Goro vista dalla Jugoslavia
Lettere Colpisce il modo in cui una piccola città di 3.828 abitanti della provincia di Ferrara in Emilia Romagna, Goro, abbia respinto donne e bambini profughi suscitando l’indignazione dell’intero Paese. Ho […]
Colpisce il modo in cui una piccola città di 3.828 abitanti della provincia di Ferrara in Emilia Romagna, Goro, abbia respinto donne e bambini profughi suscitando l’indignazione dell’intero Paese. Ho provato a darmi delle spiegazioni.
Sono in Italia da cinquant’anni ma vengo da un Paese che non esiste più, la Jugoslavia. Sono stata sempre bene accolta, ho rifatto qui i miei studi universitari, ho lavorato per molti anni come redattrice in un’importante casa editrice. Ho tradotto molti scrittori del mio Paese natio, ho scritto un libro che ha avuto un discreto successo. Ho seguito al ministero degli Interni come interprete diverse storie della «mia» gente che fuggiva davanti alla «mia» guerra.
Una guerra che ancora non riesco a spiegarmi. Anche se sarebbe facile.

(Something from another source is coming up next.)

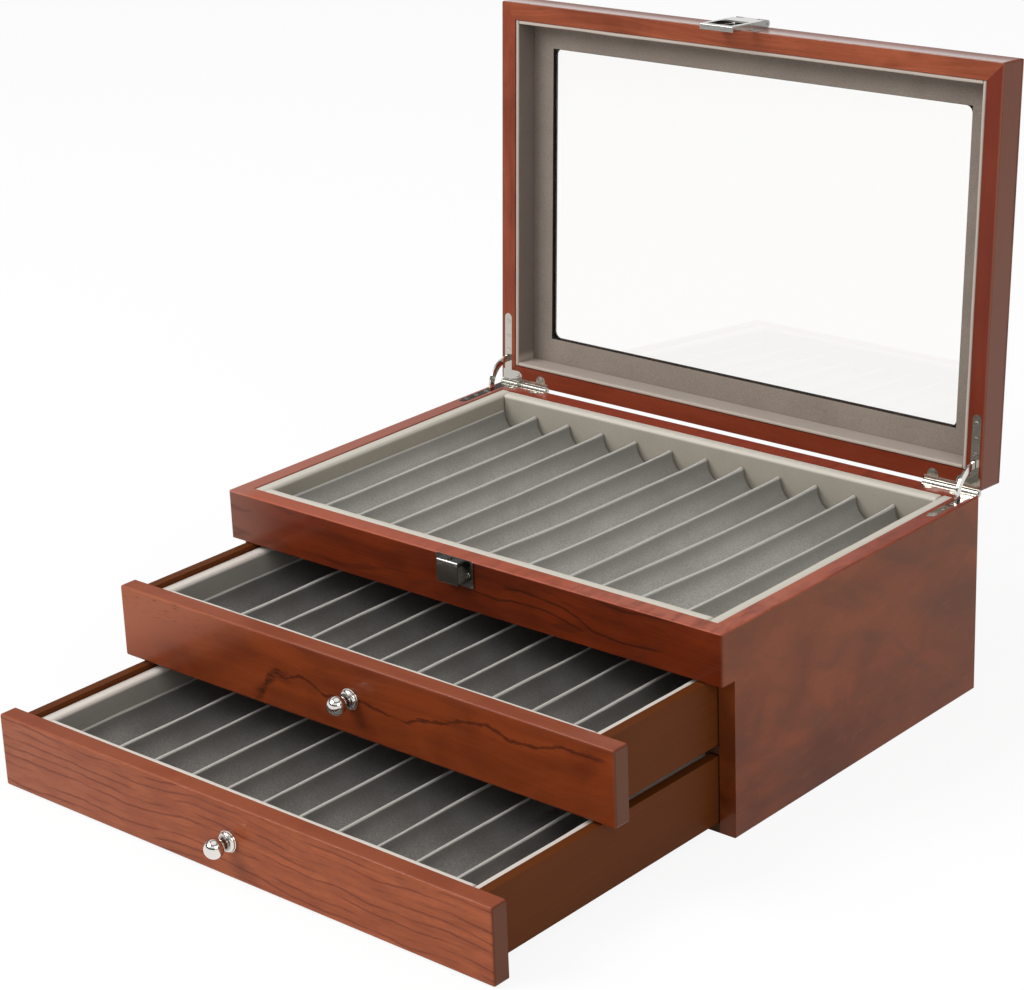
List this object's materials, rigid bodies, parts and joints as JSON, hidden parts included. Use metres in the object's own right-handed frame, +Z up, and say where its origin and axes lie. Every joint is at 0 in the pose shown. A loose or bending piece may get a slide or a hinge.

Il racconto di chi fugge davanti alle armi è semplice e quasi identico per tutti. Le case perdute, i lager, le morti, le violenze, soprattutto sulle donne, la vita che cambia di colpo. Il più forte che vince sul più debole. Ma chi è più forte non è mai solo.
Dopo la morte di Tito, la crisi economica nel mio Paese ha fatto passi da gigante. Gli stipendi e i salari diminuiti, la produzione che stentava, i negozi che si svuotavano.
Un premier, Ante Markovic, chiede aiuto all’Europa, un millesimo di quel che poi sarebbe costata la guerra e la ricostruzione, ma non riceve risposta. Negli archivi dei grandi il mio Paese doveva smettere di esistere. Era troppo diverso, troppo fuori dai blocchi consolidati. Una volta morti i grandi fondatori del non allineamento (insieme a Tito, Nehru, Nasser, N’Krumah, Indira Gandi) doveva morire anche il primo paese che lo rappresentava.
La crisi economica genera i nazionalismi o i razzismi. Esiste sempre un colpevole fuori da noi che ci impedisce di vivere meglio. In gran parte dei casi è il nostro vicino. Scriveva un grande scrittore serbo, Danilo Kis:…«Il nazionalismo è, prima di tutto, una paranoia. Una paranoia collettiva e individuale. Come paranoia collettiva è una conseguenza dell’invidia e della paura, e soprattutto della perdita della coscienza individuale».
Su questo fertile terreno prosperano i piccoli capetti che sanno spiegare bene come il nostro malessere dipende soprattutto dal possibile benessere dell’«altro» e cominciano a martellare con tutti i mezzi possibili chiamando alla ribellione. La gente, già sfinita dalla crisi ci casca facilmente. Nascono i nuovi «eroi», i nuovi «patrioti» e la guerra inizia.
Ovviamente, i direttori d’orchestra stanno fuori. I Signori della guerra muovono i loro fili e le marionette fanno il loro gioco. Un’intera nazione viene spazzata via e vengono creati i nuovi Stati – monolocali in cui il «volgo» diventa sempre più povero e i ricchi sempre più ricchi. Dove non si produce quasi niente e interi territori e beni vengono venduti al capitale straniero.
Tutto questo cosa c’entra con Goro? C’entra in quanto voglio riconfermare che non credo nella cattiva fede dei suoi abitanti. Credo che anche loro, spossati dalla crisi economica, in questo caso italiana ed europea, nello straniero, nel «diverso» vedono spesso il nemico, colui che li farà vivere ancora peggio, che potrà godere delle facilitazioni che loro non hanno o portare il trambusto e il malaffare nelle loro strade.
Una paura, o «paranoia» che viene collaudata anche dai partiti xenofobi e che spero non sarà utilizzata anche ai fini elettorali.